In a fascinating article for Slate, Greg Hanlon offers a brief history of the centerfield camera, which he claims was introduced in 1950 on NBC’s Game of the Week. Apparently it took a while to become standard, but now almost every team uses this look, which provides a more intimate view of the details of the game, from the catcher’s signals to the pitcher’s fidgeting in his glove. What Hanlon explores is the distorted angle of this view, as most of these cameras are located 10 to 15 degrees off-center to left field, offering a skewed view of the ball’s path to home plate. Only the Red Sox, the Cardinals, and the Twins place it at dead center, which requires a higher camera elevation to keep the pitcher from blocking the view of the catcher. But for the majority of telecasts, including Fox’s coverage of the World Series, the view is distorted, sacrificing verity for intimacy. Hanlon says the biggest impediment to switching to dead-center views is simple architecture:
In Oakland, Calif., a wall of luxury boxes precludes placing a dead-center camera. The Crown Vision center field scoreboard provides a similar obstruction in Kansas City. In Denver, the “Rock Pile” bleacher seats make installing a dead-center camera a “seat-kill,” in producer parlance. Other stadiums have advertising signage where a camera would be placed.

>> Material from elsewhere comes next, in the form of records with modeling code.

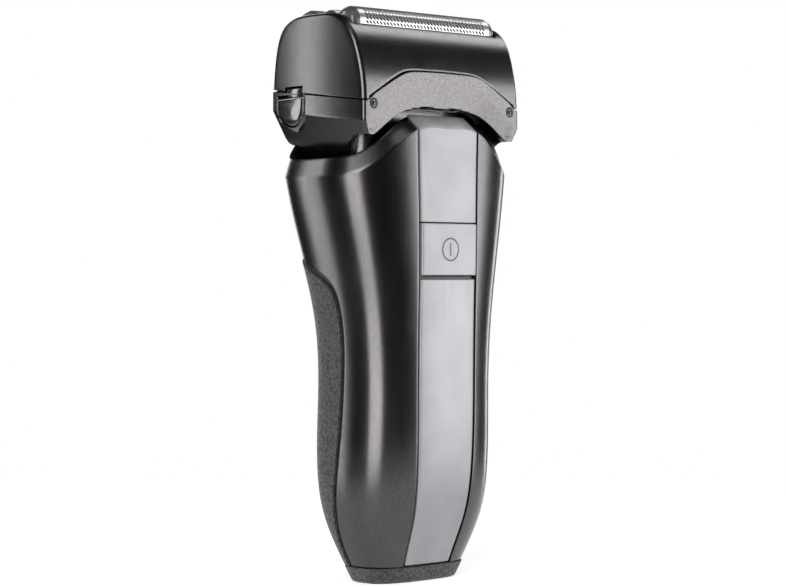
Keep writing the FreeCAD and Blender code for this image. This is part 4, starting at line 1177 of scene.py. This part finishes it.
def build_head():
    place_piece(make_base(), "head", "housing_plastic", "head_base")
    place_piece(make_neck(), "head", "housing_plastic")
    place_piece(make_frame(), "frame", "housing_plastic", "foil_frame")
    # black rings round the catch pins: painted shade in place of the recess round each pin
    place_piece(make_catches("catch_socket_shade_rings", SOCKET_SHADE_RING), "head", "black_plastic")
    place_piece(make_catches("catch_pins", PIN), "head", "gloss_black", "frame_catch_pins")
    for name, side in (("left", -1), ("right", 1)):
        key, hook = make_release(f"release_key_{name}", side)
        place_piece(key, f"release_{name}", "gloss_black", f"release_button_{name}")
        place_piece(hook, f"release_{name}", "gloss_black")
        place_piece(make_bezel(f"release_bezel_{name}", side), "head", "gloss_black")
    for name, side in (("front", -1), ("rear", 1)):
        centre = HEAD_Y + side * ROW_PITCH
        foil = make_foil(f"{name}_foil_sheet", centre)
        place_piece(foil, f"{name}_cassette", "foil_steel", f"{name}_foil")
        caps = make_caps(f"{name}_end_caps", centre, FOIL_HALF, RIDGE)
        place_piece(caps, f"{name}_cassette", "cap_plastic", f"{name}_foil_caps")
    place_piece(make_slit(), "middle_cassette", "foil_steel", "middle_foil")
    caps = make_caps("middle_end_caps", HEAD_Y, SLIT_HALF, RIDGE - SLIT_DROP)
    place_piece(caps, "middle_cassette", "cap_plastic", "middle_foil_caps")


def paint_nodes():
    """Every CAD node that stays gets the material of its slot."""
    slots = {part["node"]: part["material_slot"] for part in frame["record"]["subparts"]}
    for name, obj in NODES.items():
        paint(obj, slots[name])
        for polygon in obj.data.polygons:
            polygon.use_smooth = False


# ---------------- studio
def soft_light(name, angle, distance, height, size, radiance):
    """A softbox at an angle from the front (positive towards +X), facing the shaver."""
    data = bpy.data.lights.new(name, "AREA")
    data.shape = "RECTANGLE"
    data.size, data.size_y = size
    data.energy = radiance * math.pi * size[0] * size[1]
    light = add_object(name, data)
    turn = math.radians(angle)
    light.location = (distance * math.sin(turn), -distance * math.cos(turn), height)
    aim = Vector((0, 0, 0.09)) - light.location
    light.rotation_euler = aim.to_track_quat("-Z", "Y").to_euler()
    return light


def make_floor():
    """A round pale floor that fades into the white surroundings."""
    mesh = bpy.data.meshes.new("studio_floor")
    reach, count = 1.2, 96
    turns = [2 * math.pi * i / count for i in range(count)]
    edge = [(reach * math.cos(t), reach * math.sin(t), 0) for t in turns]
    mesh.from_pydata(edge, [], [tuple(range(count))])
    floor = add_object("studio_floor", mesh)
    mat, tree, shader = material("studio_white", (0.92, 0.92, 0.92), 0.0, 0.9)
    shader.inputs["Specular IOR Level"].default_value = 0.1
    shader.inputs["Emission Color"].default_value = (1, 1, 1, 1)
    shader.inputs["Emission Strength"].default_value = 0.52
    away = add_node(tree, "VectorMath", {"operation": "LENGTH"}, links={0: object_place(tree)})
    values = {"From Min": 0.08, "From Max": 0.36, "To Min": 1.0, "To Max": 0.0}
    links = {"Value": away.outputs["Value"]}
    fade = add_node(tree, "MapRange", {"interpolation_type": "SMOOTHSTEP"}, values, links)
    tree.links.new(fade.outputs["Result"], shader.inputs["Alpha"])
    floor.data.materials.append(mat)


def make_world():
    """White behind the object, and dim all round for what the surfaces reflect."""
    world = bpy.data.worlds.new("studio_world")
    bpy.context.scene.world = world
    world.use_nodes = True
    tree = world.node_tree
    background = tree.nodes["Background"]
    background.inputs["Color"].default_value = (1, 1, 1, 1)
    seen = add_node(tree, "LightPath").outputs["Is Camera Ray"]
    tree.links.new(span(tree, seen, 0.05, 1.0), background.inputs["Strength"])


def make_studio():
    make_floor()
    make_world()
    soft_light("key_softbox", -62, 1.25, 0.35, (0.85, 1.3), 6.0)
    soft_light("front_softbox", 46, 1.25, 0.06, (0.75, 0.95), 5.5)
    soft_light("left_strip", -140, 1.2, 0.25, (0.2, 1.1), 6.0)
    soft_light("right_strip", 100, 1.2, 0.25, (0.14, 1.1), 6.0)
    soft_light("right_top_softbox", 80, 0.8, 0.95, (0.4, 0.4), 5.0)
    soft_light("back_softbox", 160, 1.3, 0.45, (0.6, 1.1), 2.5)
    soft_light("top_softbox", -20, 0.45, 1.15, (0.5, 0.5), 1.2)


def make_camera():
    """The photograph's view: level, 0.67 m away, towards the front from the left."""
    side = math.radians(43.5)
    distance, eye = 0.672, 0.0865
    data = bpy.data.cameras.new("camera")
    data.sensor_width = 36.0
    data.lens = 107.6
    data.shift_x = -0.0089
    data.shift_y = -0.0235
    data.clip_start = 0.01
    camera = add_object("camera", data)
    camera.location = (-distance * math.sin(side), -distance * math.cos(side), eye)
    camera.rotation_euler = (math.pi / 2, 0, -side)
    bpy.context.scene.camera = camera


build_handle()
build_head()
paint_nodes()
make_studio()
make_camera()
bpy.context.scene.view_settings.view_transform = "Standard"
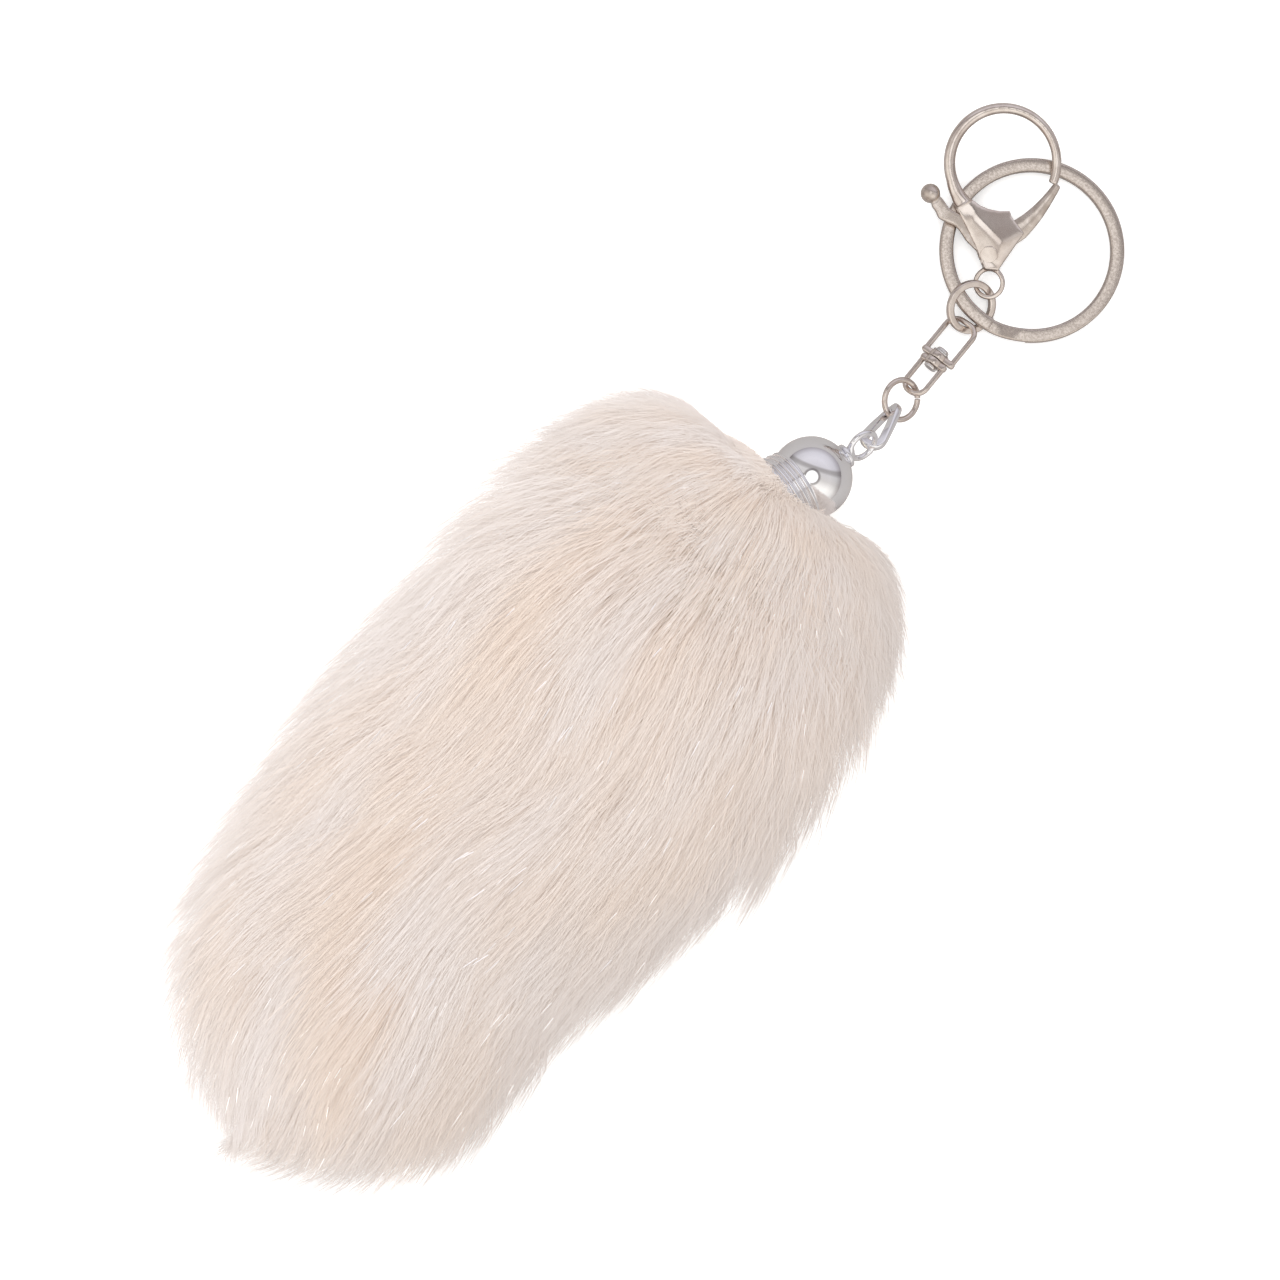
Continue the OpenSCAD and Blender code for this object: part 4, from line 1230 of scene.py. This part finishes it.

ESPN attempted to install a dead-center camera for all of their 2001 broadcasts, but it was declared impractical after less than a year.
Webb simply deals with the cameras he has given, and does a wonderful job. The fact that he also directs the Mets broadcasts (my sad, sad favorite team), has no bearing on this praise. He simply stays out of the way, elegantly incorporating dramatic arcs during down time, and limiting graphic bells and whistles that clutter too many other broadcasts. All he’s missing is “..a camera operator on the fields, just to trail pitchers to the mound or batters to the box. ‘I don’t see what the problem is when there’s no action going on. … I won’t get in your way.’” Bill Webb is a master of not getting in the way.